Soon she said, “Okay, you can look now.”

He didn’t turn or answer. He was witness to an astonishing sight. Where there had been only water before, there was now a black hump in the sea. It lay less than a mile offshore, solid as a reef.

“What’s the matter?” Nina asked.

“We’ve got a visitor,” he said, and pointed.

She stepped beyond him up the slope of their hollow until she could see over the rim. “Where did it come from?” she asked.

“I don’t know. All of a sudden it was just there.” He felt uneasy. He didn’t want to say that it had popped straight up out of the sea, but now that he thought of it, that’s what must have happened.

“Maybe it’s a whale,” she said. “A dead whale.”

“I don’t think so,” Henry said. “It’s too high out of the water to be a dead whale. Anyway, I think it’s bigger than a whale. Must be a ship, but it’s a funny-lookin’ ship. No masts, no lights.”

“It could be an oiler,” she said. “I’ve seen oilers in the carrier base at Mayport. It could be an oiler in distress.”

“No it couldn’t,” Henry said. “If it was an oiler broke down or something, there’d be a lot of Navy out there with it. Now it could be a menhaden boat that lost its masts in a storm, except there hasn’t been any storm. It looks more like a big ship, capsized.” He hesitated a moment and then added, “Or a submarine.”

So gradually that for a moment Henry thought his eyes were wrong, the black blob on the silvered sea began to change shape. It looked as if it were splitting apart, like an amoeba under the microscope in biology class. Then there was no doubt of it. A small part did detach itself from the larger mass. At first the small part seemed to be drifting, but then it assumed purpose and direction, narrowed, and moved towards shore, its speed increasing until it created a thin, phosphorescent bow wave. Soon it was so close that they could hear the muffled throb of its engine.

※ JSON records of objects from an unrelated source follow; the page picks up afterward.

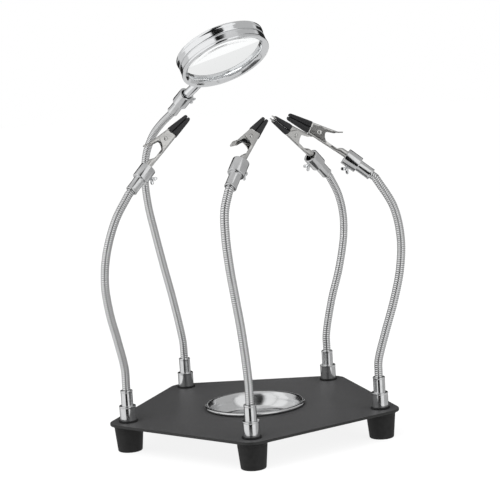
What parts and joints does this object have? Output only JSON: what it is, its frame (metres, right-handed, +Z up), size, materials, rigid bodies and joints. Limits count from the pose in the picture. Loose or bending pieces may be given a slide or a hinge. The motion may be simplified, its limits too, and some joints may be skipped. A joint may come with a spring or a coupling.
{
  "type": "helping hands clamp",
  "caption": "Pentagonal steel bench stand with rubber feet, a lift-out parts bowl, and bendable gooseneck arms that hold soft-jawed spring clips and a round magnifier.",
  "frame": {"origin": "middle of the parts bowl's floor, on the vertical axis through the middle of the pentagonal plate", "axes": "+Z up, -Y towards the corner of the plate that carries the front arm, +X to the right of someone who faces that corner"},
  "size_m": [0.2288, 0.2278, 0.317],
  "materials": {
    "plate": "fine-textured black powder coat",
    "rubber": "matte black moulded rubber",
    "sleeve": "satin black soft vinyl",
    "chrome": "polished bright nickel-chrome plate",
    "gooseneck": "bright plated spiral-wound steel",
    "nickel": "nickel-plated pressed sheet",
    "stainless": "polished stainless sheet",
    "zinc": "zinc-plated steel",
    "lens": "clear polished lens"
  },
  "bodies": {
    "stand": {"base_plate": "plate", "foot_front": "rubber", "foot_screw_front": "zinc", "foot_right": "rubber", "foot_screw_right": "zinc", "foot_rear": "rubber", "foot_screw_rear": "zinc", "foot_lens": "rubber", "foot_screw_lens": "zinc", "foot_left": "rubber", "foot_screw_left": "zinc"},
    "bowl": {"parts_bowl": "stainless"},
    "front_collar": {"base_collar_front": "chrome"},
    "front_neck": {"gooseneck_front": "gooseneck"},
    "front_head": {"clamp_head_front": "chrome"},
    "front_thumb": {"thumb_screw_front": "chrome"},
    "front_clip": {"clip_fixed_jaw_front": "nickel", "clip_fixed_sleeve_front": "sleeve", "clip_pivot_pin_front": "nickel", "clip_spring_front": "zinc"},
    "front_jaw": {"clip_moving_jaw_front": "nickel", "clip_moving_sleeve_front": "sleeve"},
    "right_collar": {"base_collar_right": "chrome"},
    "right_neck": {"gooseneck_right": "gooseneck"},
    "right_head": {"clamp_head_right": "chrome"},
    "right_thumb": {"thumb_screw_right": "chrome"},
    "right_clip": {"clip_fixed_jaw_right": "nickel", "clip_fixed_sleeve_right": "sleeve", "clip_pivot_pin_right": "nickel", "clip_spring_right": "zinc"},
    "right_jaw": {"clip_moving_jaw_right": "nickel", "clip_moving_sleeve_right": "sleeve"},
    "rear_collar": {"base_collar_rear": "chrome"},
    "rear_neck": {"gooseneck_rear": "gooseneck"},
    "rear_head": {"clamp_head_rear": "chrome"},
    "rear_thumb": {"thumb_screw_rear": "chrome"},
    "rear_clip": {"clip_fixed_jaw_rear": "nickel", "clip_fixed_sleeve_rear": "sleeve", "clip_pivot_pin_rear": "nickel", "clip_spring_rear": "zinc"},
    "rear_jaw": {"clip_moving_jaw_rear": "nickel", "clip_moving_sleeve_rear": "sleeve"},
    "lens_collar": {"base_collar_lens": "chrome"},
    "lens_neck": {"gooseneck_lens": "gooseneck"},
    "lens_head": {"clamp_head_lens": "chrome"},
    "lens_thumb": {"thumb_screw_lens": "chrome"},
    "lens_magnifier": {"magnifier_shank_lens": "chrome", "magnifier_frame_lens": "chrome", "magnifier_ring_lens": "chrome", "magnifier_glass_lens": "lens"},
    "left_collar": {"base_collar_left": "chrome"},
    "left_neck": {"gooseneck_left": "gooseneck"},
    "left_head": {"clamp_head_left": "chrome"},
    "left_thumb": {"thumb_screw_left": "chrome"},
    "left_clip": {"clip_fixed_jaw_left": "nickel", "clip_fixed_sleeve_left": "sleeve", "clip_pivot_pin_left": "nickel", "clip_spring_left": "zinc"},
    "left_jaw": {"clip_moving_jaw_left": "nickel", "clip_moving_sleeve_left": "sleeve"}
  },
  "joints": [
    {"name": "bowl_lift", "type": "slide", "parent": "stand", "child": "bowl", "axis": [0, 0, 1], "range_m": [0, 0.06]},
    {"name": "front_swivel", "type": "hinge", "parent": "stand", "child": "front_collar", "pos_m": [0, -0.1, 0.0118], "axis": [0, 0, 1], "range_deg": [-60, 60]},
    {"name": "front_lower_bend", "type": "hinge", "parent": "front_collar", "child": "front_neck", "pos_m": [0, -0.1, 0.03955], "axis": [0.866, -0.5, 0], "range_deg": [-20, 35]},
    {"name": "front_upper_bend", "type": "hinge", "parent": "front_neck", "child": "front_head", "pos_m": [-0.00533, -0.10924, 0.18815], "axis": [0.866, -0.5, 0], "range_deg": [-45, 60]},
    {"name": "front_thumb_turn", "type": "hinge", "parent": "front_head", "child": "front_thumb", "pos_m": [0.00198, -0.09657, 0.20329], "axis": [0.4767, 0.5473, -0.6879], "continuous": true},
    {"name": "front_clip_roll", "type": "hinge", "parent": "front_head", "child": "front_clip", "pos_m": [0.01245, -0.07213, 0.22027], "axis": [0.3349, 0.789, 0.515], "continuous": true},
    {"name": "front_jaw_open", "type": "hinge", "parent": "front_clip", "child": "front_jaw", "pos_m": [0.01032, -0.07209, 0.22159], "axis": [0.4081, -0.6142, 0.6755], "range_deg": [0, 25], "stiffness_Nm_per_rad": 0.05, "springref_deg": -17.19, "deforming": ["clip_spring_front"]},
    {"name": "right_swivel", "type": "hinge", "parent": "stand", "child": "right_collar", "pos_m": [0.09511, -0.0309, 0.0118], "axis": [0, 0, 1], "range_deg": [-60, 60]},
    {"name": "right_lower_bend", "type": "hinge", "parent": "right_collar", "child": "right_neck", "pos_m": [0.09511, -0.0309, 0.03955], "axis": [0.0349, 0.9994, 0], "range_deg": [-20, 35]},
    {"name": "right_upper_bend", "type": "hinge", "parent": "right_neck", "child": "right_head", "pos_m": [0.09986, -0.03107, 0.18567], "axis": [0.0349, 0.9994, 0], "range_deg": [-45, 60]},
    {"name": "right_thumb_turn", "type": "hinge", "parent": "right_head", "child": "right_thumb", "pos_m": [0.08351, -0.0305, 0.19891], "axis": [-0.6277, -0.1173, -0.7696], "continuous": true},
    {"name": "right_clip_roll", "type": "hinge", "parent": "right_head", "child": "right_clip", "pos_m": [0.05911, -0.02946, 0.21909], "axis": [-0.7981, 0.0279, 0.6018], "continuous": true},
    {"name": "right_jaw_open", "type": "hinge", "parent": "right_clip", "child": "right_jaw", "pos_m": [0.06061, -0.02916, 0.22108], "axis": [-0.0491, 0.9926, -0.1111], "range_deg": [0, 25], "stiffness_Nm_per_rad": 0.05, "springref_deg": -17.19, "deforming": ["clip_spring_right"]},
    {"name": "rear_swivel", "type": "hinge", "parent": "stand", "child": "rear_collar", "pos_m": [0.05878, 0.0809, 0.0118], "axis": [0, 0, 1], "range_deg": [-60, 60]},
    {"name": "rear_lower_bend", "type": "hinge", "parent": "rear_collar", "child": "rear_neck", "pos_m": [0.05878, 0.0809, 0.03955], "axis": [-0.6691, 0.7431, 0], "range_deg": [-20, 35]},
    {"name": "rear_upper_bend", "type": "hinge", "parent": "rear_neck", "child": "rear_head", "pos_m": [0.06872, 0.08985, 0.17826], "axis": [-0.6691, 0.7431, 0], "range_deg": [-45, 60]},
    {"name": "rear_thumb_turn", "type": "hinge", "parent": "rear_head", "child": "rear_thumb", "pos_m": [0.05737, 0.07963, 0.19275], "axis": [-0.7718, -0.0426, -0.6344], "continuous": true},
    {"name": "rear_clip_roll", "type": "hinge", "parent": "rear_head", "child": "rear_clip", "pos_m": [0.04035, 0.06349, 0.21401], "axis": [-0.5693, -0.5126, 0.6428], "continuous": true},
    {"name": "rear_jaw_open", "type": "hinge", "parent": "rear_clip", "child": "rear_jaw", "pos_m": [0.04215, 0.06368, 0.21575], "axis": [-0.4046, 0.8553, 0.3237], "range_deg": [0, 25], "stiffness_Nm_per_rad": 0.05, "springref_deg": -17.19, "deforming": ["clip_spring_rear"]},
    {"name": "lens_swivel", "type": "hinge", "parent": "stand", "child": "lens_collar", "pos_m": [-0.05878, 0.0809, 0.0118], "axis": [0, 0, 1], "range_deg": [-60, 60]},
    {"name": "lens_lower_bend", "type": "hinge", "parent": "lens_collar", "child": "lens_neck", "pos_m": [-0.05878, 0.0809, 0.03955], "axis": [-0.7071, -0.7071, 0], "range_deg": [-20, 30]},
    {"name": "lens_upper_bend", "type": "hinge", "parent": "lens_neck", "child": "lens_head", "pos_m": [-0.05685, 0.07897, 0.23651], "axis": [-0.7071, -0.7071, 0], "range_deg": [-30, 50]},
    {"name": "lens_thumb_turn", "type": "hinge", "parent": "lens_head", "child": "lens_thumb", "pos_m": [-0.04481, 0.06693, 0.24889], "axis": [0.8009, 0.5441, -0.25], "continuous": true},
    {"name": "lens_roll", "type": "hinge", "parent": "lens_head", "child": "lens_magnifier", "pos_m": [-0.0437, 0.06576, 0.25007], "axis": [0.6273, -0.5788, 0.521], "continuous": true},
    {"name": "left_swivel", "type": "hinge", "parent": "stand", "child": "left_collar", "pos_m": [-0.09511, -0.0309, 0.0118], "axis": [0, 0, 1], "range_deg": [-60, 60]},
    {"name": "left_lower_bend", "type": "hinge", "parent": "left_collar", "child": "left_neck", "pos_m": [-0.09511, -0.0309, 0.03955], "axis": [0.6428, -0.766, 0], "range_deg": [-20, 35]},
    {"name": "left_upper_bend", "type": "hinge", "parent": "left_neck", "child": "left_head", "pos_m": [-0.08415, -0.02171, 0.18238], "axis": [0.6428, -0.766, 0], "range_deg": [-45, 60]},
    {"name": "left_thumb_turn", "type": "hinge", "parent": "left_head", "child": "left_thumb", "pos_m": [-0.07236, -0.01181, 0.19673], "axis": [0.7789, -0.0188, -0.6269], "continuous": true},
    {"name": "left_clip_roll", "type": "hinge", "parent": "left_head", "child": "left_clip", "pos_m": [-0.05426, 0.00171, 0.21894], "axis": [0.6039, 0.4229, 0.6756], "continuous": true},
    {"name": "left_jaw_open", "type": "hinge", "parent": "left_clip", "child": "left_jaw", "pos_m": [-0.05617, 0.00182, 0.22057], "axis": [0.2466, -0.9052, 0.3461], "range_deg": [0, 25], "stiffness_Nm_per_rad": 0.05, "springref_deg": -17.19, "deforming": ["clip_spring_left"]}
  ]
}
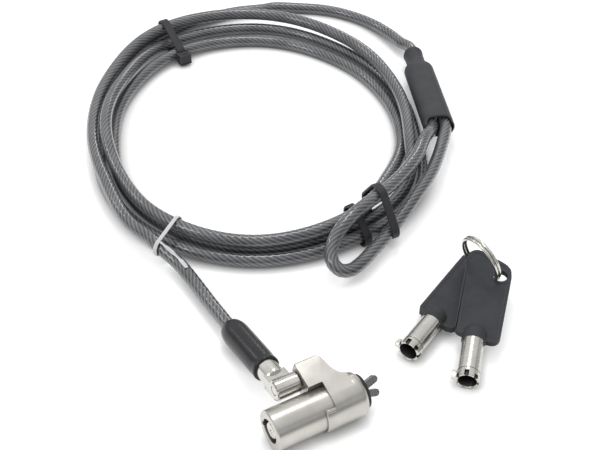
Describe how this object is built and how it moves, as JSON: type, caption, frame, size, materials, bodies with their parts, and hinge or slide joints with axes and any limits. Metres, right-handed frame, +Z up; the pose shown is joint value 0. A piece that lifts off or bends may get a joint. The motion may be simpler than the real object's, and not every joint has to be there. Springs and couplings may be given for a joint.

Henry had heard stories of dope and Orientals being smuggled in from Cuba, and he was certain that this was what they were witnessing. He pulled on his trousers over his swim trunks, slipped on his shirt without bothering to button it, and his shoes without tying the laces. He took his wrist watch from his trousers pocket and noted the time as he strapped it on. It was 12:15. He said, “Nina, we’d better get out of here right now.”

She put her hand on his arm and said, “Why? This is exciting. Let’s watch.”

He wanted overwhelmingly to attain the security of the car, or at least retreat to the top of the dunes. From the top of the dunes they could watch and then run for it. But he’d feel silly if it turned out that the big boat was just a disabled fisherman and the small one a boatload of men who needed help. He contained his fear, in the greater fear that Nina would think him yellow.

When the boat was inshore of the breakers he recognized its shoe-box shape. It was a landing craft such as the Marines used. It grated on the sand, broached, straightened, and lunged to a stop, its stern still rising and falling to the surge of the surf. So shallow was its draught that its ramp dropped into only a few inches of water.

Men started coming out of the bow, trotting down the ramp, ten or twelve of them, all carrying weapons, sub-machine guns strapped to their shoulders. They fanned out along the beach like fingers of a fist suddenly unclenched. They deployed in a purposeful manner, and then advanced on the dunes in a skirmish line like soldiers. One headed directly for their hollow, as if he knew they were there. It was too late to run for it now, not with the sand so white and the moon so brilliant.